Finally, the government on Wednesday allowed Pakistan State Oil (PSO) to sign LNG Sale Purchase Agreement (LSPA) with Qatargas for import of liquefied natural gas (LNG) of around $16 billion in 15 years at a relatively lower rate.
The decision was taken at a meeting of the Economic Coordination Committee (ECC) of the Cabinet presided over by Finance Minister Ishaq Dar which also allowed export of 600,000 tonnes of wheat at about Rs3.5bn subsidy.

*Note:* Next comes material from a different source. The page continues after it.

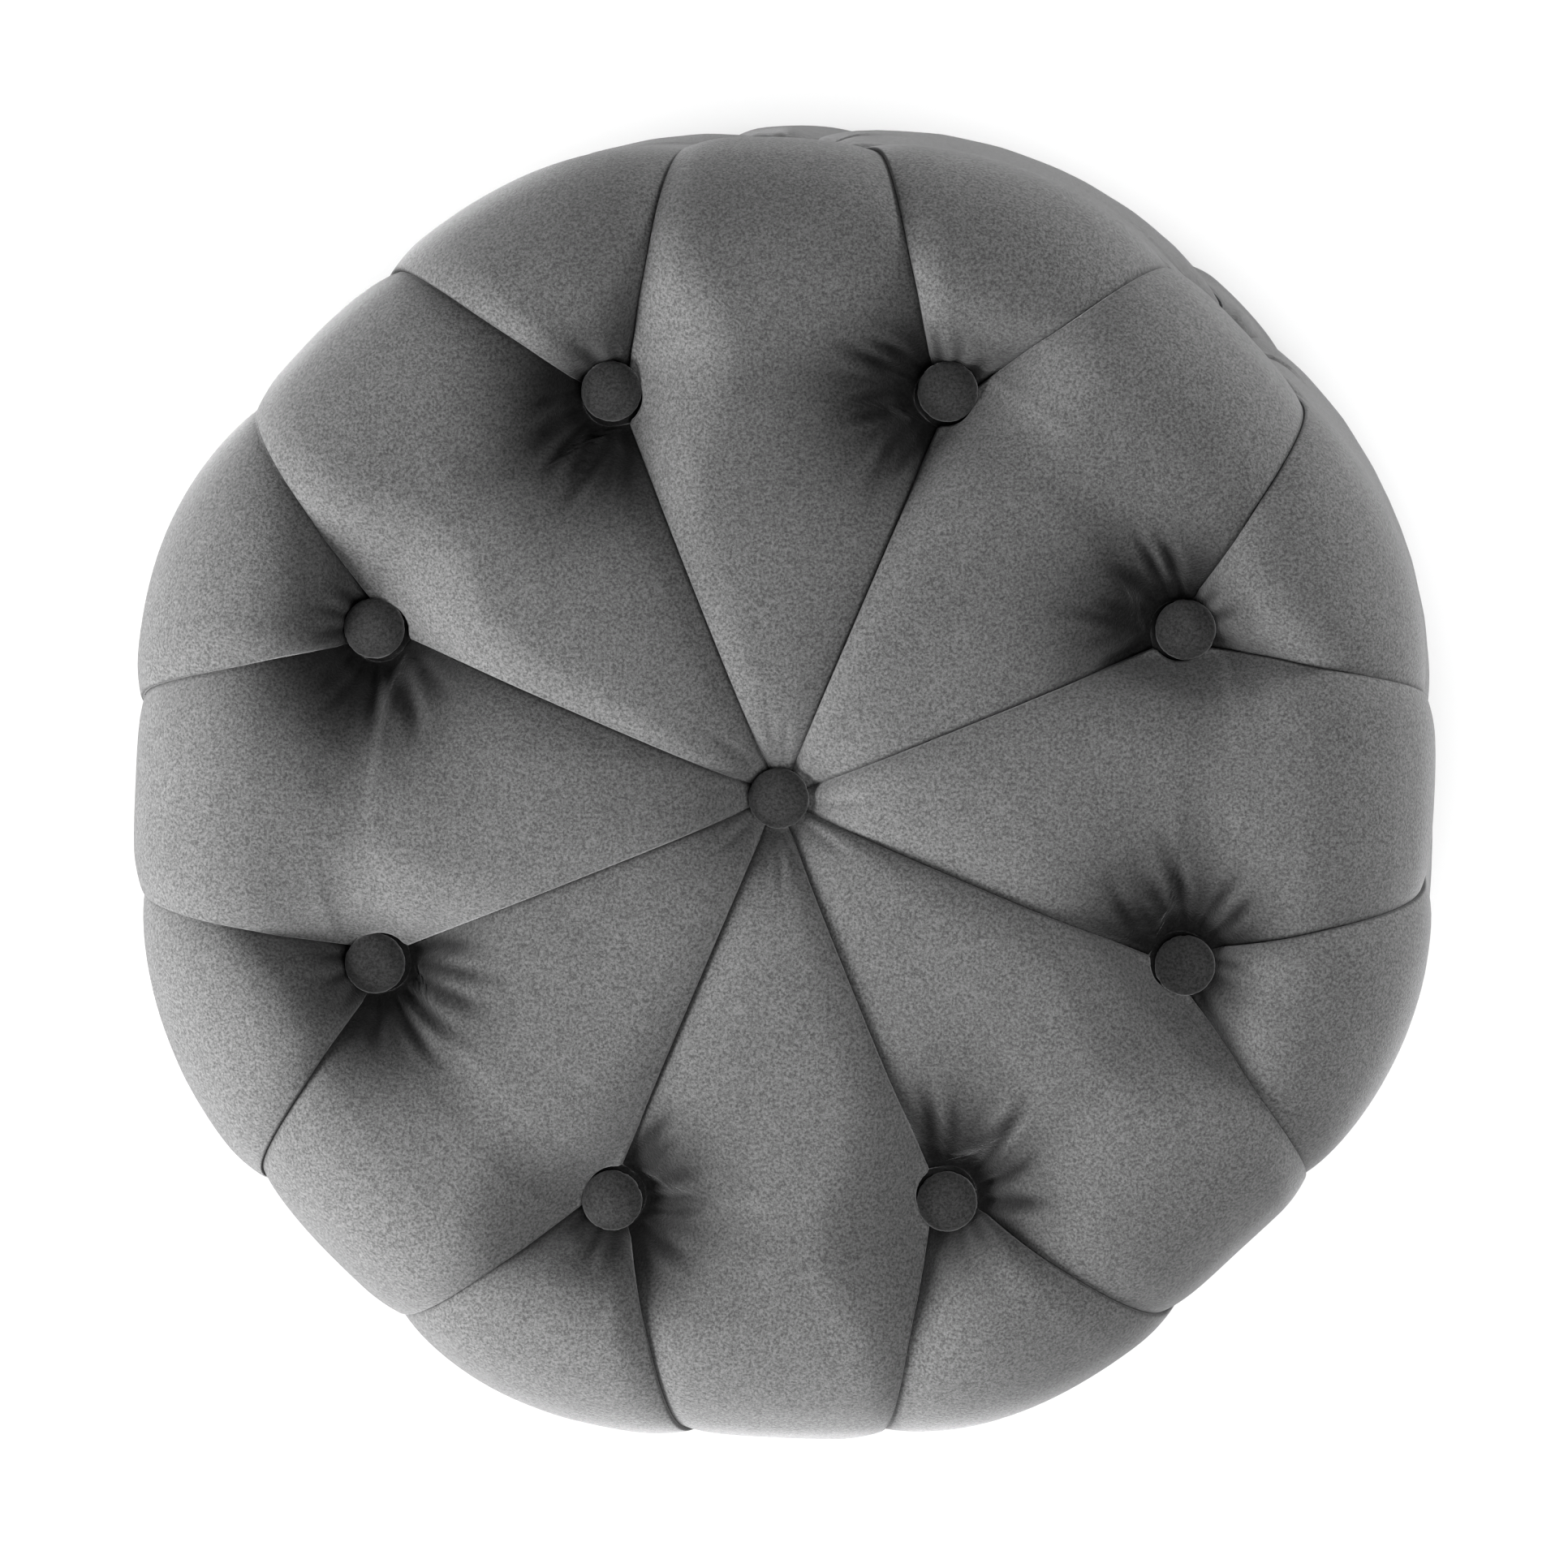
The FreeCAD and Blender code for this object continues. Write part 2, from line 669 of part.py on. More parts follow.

The ECC had been dragging feet to approve the LSPA with Qatar because of difference of opinion over its legalities and higher prices offered by Qatar. On Wednesday, the ECC gave a go-ahead when it was informed that Qatargas had agreed to reduce LNG price to 13.37 per cent of Brent to match a bid received from Russian firm Gunvor for five years. PSO and the petroleum ministry had previously initialled an LNG rate of 13.9pc of Brent which was considered on the higher side by majority of the energy sector experts.

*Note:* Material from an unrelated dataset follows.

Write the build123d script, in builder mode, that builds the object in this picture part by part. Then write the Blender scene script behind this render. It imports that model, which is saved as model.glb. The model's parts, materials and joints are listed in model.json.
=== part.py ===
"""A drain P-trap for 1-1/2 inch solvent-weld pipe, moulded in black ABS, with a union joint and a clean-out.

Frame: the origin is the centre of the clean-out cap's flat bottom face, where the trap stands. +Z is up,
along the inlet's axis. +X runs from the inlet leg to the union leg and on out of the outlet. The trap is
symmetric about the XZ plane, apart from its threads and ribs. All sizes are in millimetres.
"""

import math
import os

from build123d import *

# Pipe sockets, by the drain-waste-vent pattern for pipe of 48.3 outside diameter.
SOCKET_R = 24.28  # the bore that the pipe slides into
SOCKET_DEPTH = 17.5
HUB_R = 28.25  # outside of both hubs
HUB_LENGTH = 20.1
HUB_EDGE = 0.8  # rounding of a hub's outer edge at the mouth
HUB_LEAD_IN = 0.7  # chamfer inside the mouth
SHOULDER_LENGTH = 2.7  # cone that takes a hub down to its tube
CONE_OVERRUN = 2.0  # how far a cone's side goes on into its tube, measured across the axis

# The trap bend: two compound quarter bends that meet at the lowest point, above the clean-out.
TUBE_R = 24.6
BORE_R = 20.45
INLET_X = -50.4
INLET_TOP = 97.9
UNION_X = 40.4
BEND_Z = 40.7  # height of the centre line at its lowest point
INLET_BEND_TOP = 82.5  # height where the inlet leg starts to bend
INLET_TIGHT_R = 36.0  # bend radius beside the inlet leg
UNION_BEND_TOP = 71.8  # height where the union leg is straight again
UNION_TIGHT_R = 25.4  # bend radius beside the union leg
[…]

The sources said PSO also signed an agreement with Gunvor on Wednesday in Karachi for five years at 13.37pc of Brent. Some critical liabilities of Qatargas would, however, now rest with the local companies and consumers. In its summary to the ECC, the petroleum ministry had requested the government to sign the agreement on the basis of ‘take or pay’ liability on Pakistan and 20pc liability on LNG supplier for its failure or off-specification supplies. Also, the ministry stated that under the original sales and purchase agreement (SPA), the Qatar Liquefied Gas Company Limited 3 (QG3) was to pay port charges at a minimum of $320,000. These charges were approved by Oil and Gas Regulatory Authority (Ogra) in its regasified-LNG (RLNG) price early last month at $8.64 per million British Thermal Units (mmBtu).

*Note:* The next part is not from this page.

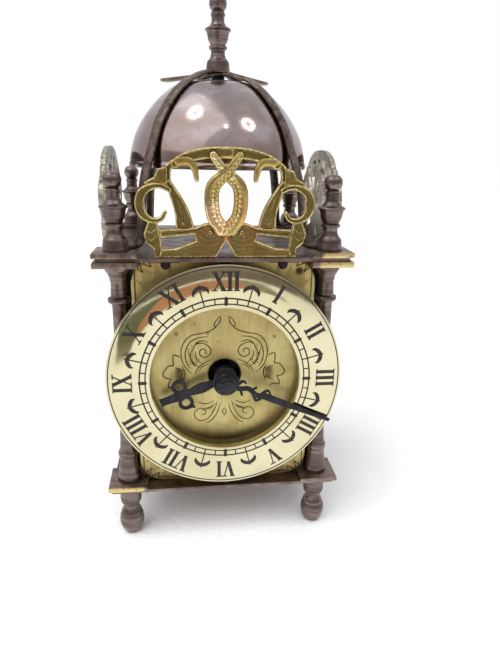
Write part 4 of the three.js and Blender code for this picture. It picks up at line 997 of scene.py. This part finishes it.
def chapter_ring():
    """The raised ring, on four short feet."""
    front, rear, c = RING_FACE, RING_FACE + 2.2, 0.3
    outside = [(RING_R - c, front), (RING_R - 0.08, front + 0.1), (RING_R, front + c), (RING_R, rear - 0.2),
               (RING_R - 0.2, rear)]
    inside = [(RING_HOLE_R + 0.2, rear), (RING_HOLE_R, rear - 0.2), (RING_HOLE_R, front + c),
              (RING_HOLE_R + 0.08, front + 0.1)]
    profile = [(RING_HOLE_R + c, front), *outside, *inside]
    verts, faces = y_lathe(profile, 180, 0.0, DIAL_Z, closed=True)
    for k in range(4):
        a = math.radians(45 + 90 * k)
        foot = [(0, rear - 0.1), (1.6, rear - 0.1), (1.6, DIAL_FACE), (0, DIAL_FACE)]
        at_x, at_z = RING_FOOT_R * math.cos(a), DIAL_Z + RING_FOOT_R * math.sin(a)
        verts, faces = joined(verts, faces, *y_lathe(foot, 24, at_x, at_z))
    piece("chapter_ring_polished", verts, faces, "ring", stands_for=("chapter_ring",),
          sharp_degrees=40)


chapter_ring()

NUMERALS = ("XII", "I", "II", "III", "IIII", "V", "VI", "VII", "VIII", "IX", "X", "XI")
NUMERAL_FOOT_R = 29.8
NUMERAL_HEIGHT = 6.2
ADVANCE = {"I": 2.15, "V": 4.3, "X": 4.4}
THICK, THIN, SERIF = 1.15, 0.42, 0.42


def numeral_strokes(text):
    """The strokes of a roman numeral as (x0, z0, x1, z1, width), its foot at z 0."""
    strokes = []
    pen = -sum(ADVANCE[letter] for letter in text) / 2
    top = NUMERAL_HEIGHT
    for letter in text:
        wide = ADVANCE[letter]
        mid = pen + wide / 2
        left, right = pen + 0.75, pen + wide - 0.75
        serifs = []
        if letter == "I":
            strokes.append((mid, 0.2, mid, top - 0.2, THICK))
            serifs = [(mid, 0), (mid, top)]
        if letter == "V":
            strokes.append((left, top - 0.2, mid + 0.1, 0.3, THICK))
            strokes.append((right, top - 0.2, mid, 0.2, THIN))
            serifs = [(left, top), (right, top)]
        if letter == "X":
            strokes.append((left, top - 0.2, right, 0.2, THICK))
            strokes.append((right, top - 0.2, left, 0.2, THIN))
            serifs = [(left, top), (right, top), (left, 0), (right, 0)]
        for x, z in serifs:
            level = z - SERIF / 2 if z > 0 else SERIF / 2
            strokes.append((x - 0.95, level, x + 0.95, level, SERIF))
        pen += wide
    return strokes


def on_dial(u, r, turns):
    """A point across and out along the hour line at a share of a turn, from the dial's centre."""
    a = 2 * math.pi * turns
    return (u * math.cos(a) + r * math.sin(a), r * math.cos(a) - u * math.sin(a))


def dial_marks():
    """Numerals, the track with its quarter marks and the anchors at the half hours, as one filling."""
    c = Canvas((-38.5, -38.5), (38.5, 38.5), 0.14)

    def bar(points, turns, widths):
        line = [(*on_dial(u, r, turns), w) for (u, r), w in zip(points, widths)]
        where = c.window(line, max(widths) + 0.3)
        c.lay(where, c.along(line, where)[0], 0.0)

    def quad(x0, z0, x1, z1, width, turns):
        length = math.hypot(x1 - x0, z1 - z0)
        ux, uz = (z1 - z0) / length * width / 2, (x0 - x1) / length * width / 2
        corners = [(x0 + ux, z0 + uz), (x1 + ux, z1 + uz), (x1 - ux, z1 - uz), (x0 - ux, z0 - uz)]
        c.fill([on_dial(x, NUMERAL_FOOT_R + z, turns) for x, z in corners])

    for hour, text in enumerate(NUMERALS):
        for stroke in numeral_strokes(text):
            quad(*stroke, hour / 12)
    track_out, track_in = 27.5, 25.7
    for radius, width in ((37.3, 0.34), (track_out, 0.5), (track_in, 0.42)):
        c.circle(radius, width)
    for quarter in range(48):
        width = 1.1 if quarter % 4 == 0 else 0.4
        bar([(0, track_in), (0, track_out)], quarter / 48, [width, width])
    for hour in range(12):
        turns = (hour + 0.5) / 12
        bar([(0, track_in), (0, 32.0)], turns, [0.42, 0.42])
        cap = smooth_line([(-2.35, 29.6, 0.25), (-2.25, 30.6, 1.0), (-1.3, 31.5, 1.35), (0, 32.0, 1.2),
                           (1.3, 31.5, 1.35), (2.25, 30.6, 1.0), (2.35, 29.6, 0.25)], 5)
        bar([(u, r) for u, r, _ in cap], turns, [w for _, _, w in cap])
        bar([(0, 32.2), (0, 33.1)], turns, [0.8, 0.1])
    verts, faces, _ = c.solid(0.0, 0.05, rounding=0.0)
    verts = placed(verts, (0.0, RING_FACE - 0.035, DIAL_Z))
    piece("chapter_markings", verts, faces, "enamel", sharp_degrees=80)


dial_marks()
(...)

However, the Qatar authorities now wanted LNG supplies through Qatar Liquefied Gas Company 2 (QG2) whose port charges would be on the higher side. PSO and the petroleum ministry requested the ECC to direct the regulator to allow port charges beyond $320,000 to become part of RLNG. The summary also reported the LNG supply contract with QG would be on a government-to-government basis for 15 years. It said that “the price of LNG is pegged with oil prices and is priced as a direct percentage of Brent and under current rates the value of potential LNG supply under the SPA is about $16bn”.